SOURCE EXCERPT —
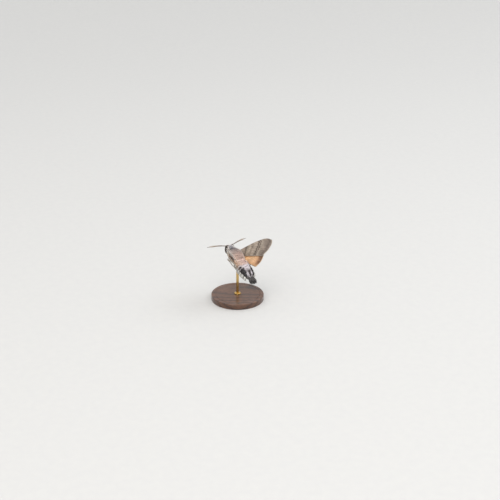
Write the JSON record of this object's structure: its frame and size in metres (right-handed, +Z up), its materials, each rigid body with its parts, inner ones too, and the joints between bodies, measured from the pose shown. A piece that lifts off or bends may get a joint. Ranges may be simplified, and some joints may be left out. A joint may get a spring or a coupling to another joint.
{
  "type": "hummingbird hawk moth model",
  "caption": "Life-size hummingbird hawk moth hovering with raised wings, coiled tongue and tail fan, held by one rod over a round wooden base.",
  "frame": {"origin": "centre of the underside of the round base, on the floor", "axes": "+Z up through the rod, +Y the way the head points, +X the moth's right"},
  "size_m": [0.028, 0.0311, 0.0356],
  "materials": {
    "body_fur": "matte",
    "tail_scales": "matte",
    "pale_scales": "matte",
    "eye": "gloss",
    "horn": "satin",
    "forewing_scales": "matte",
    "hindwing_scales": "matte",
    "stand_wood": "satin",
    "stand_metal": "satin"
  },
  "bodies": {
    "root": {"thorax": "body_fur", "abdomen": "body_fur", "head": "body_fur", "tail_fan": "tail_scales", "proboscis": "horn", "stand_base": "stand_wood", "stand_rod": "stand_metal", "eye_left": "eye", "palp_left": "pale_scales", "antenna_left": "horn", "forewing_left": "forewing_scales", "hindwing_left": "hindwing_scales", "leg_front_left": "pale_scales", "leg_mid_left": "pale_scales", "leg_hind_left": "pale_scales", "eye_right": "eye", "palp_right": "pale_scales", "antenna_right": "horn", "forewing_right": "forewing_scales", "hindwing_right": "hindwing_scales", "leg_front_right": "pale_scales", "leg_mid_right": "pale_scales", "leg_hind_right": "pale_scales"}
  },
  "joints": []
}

REQUIRED WORK — Write out the listing once more, matching it exactly.

TASK OUTPUT —
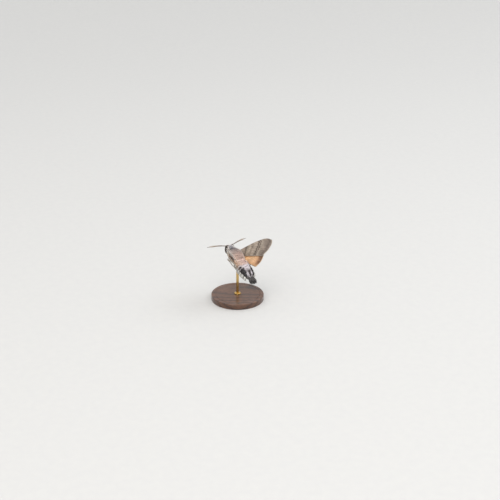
Write the JSON record of this object's structure: its frame and size in metres (right-handed, +Z up), its materials, each rigid body with its parts, inner ones too, and the joints between bodies, measured from the pose shown. A piece that lifts off or bends may get a joint. Ranges may be simplified, and some joints may be left out. A joint may get a spring or a coupling to another joint.
{
  "type": "hummingbird hawk moth model",
  "caption": "Life-size hummingbird hawk moth hovering with raised wings, coiled tongue and tail fan, held by one rod over a round wooden base.",
  "frame": {"origin": "centre of the underside of the round base, on the floor", "axes": "+Z up through the rod, +Y the way the head points, +X the moth's right"},
  "size_m": [0.028, 0.0311, 0.0356],
  "materials": {
    "body_fur": "matte",
    "tail_scales": "matte",
    "pale_scales": "matte",
    "eye": "gloss",
    "horn": "satin",
    "forewing_scales": "matte",
    "hindwing_scales": "matte",
    "stand_wood": "satin",
    "stand_metal": "satin"
  },
  "bodies": {
    "root": {"thorax": "body_fur", "abdomen": "body_fur", "head": "body_fur", "tail_fan": "tail_scales", "proboscis": "horn", "stand_base": "stand_wood", "stand_rod": "stand_metal", "eye_left": "eye", "palp_left": "pale_scales", "antenna_left": "horn", "forewing_left": "forewing_scales", "hindwing_left": "hindwing_scales", "leg_front_left": "pale_scales", "leg_mid_left": "pale_scales", "leg_hind_left": "pale_scales", "eye_right": "eye", "palp_right": "pale_scales", "antenna_right": "horn", "forewing_right": "forewing_scales", "hindwing_right": "hindwing_scales", "leg_front_right": "pale_scales", "leg_mid_right": "pale_scales", "leg_hind_right": "pale_scales"}
  },
  "joints": []
}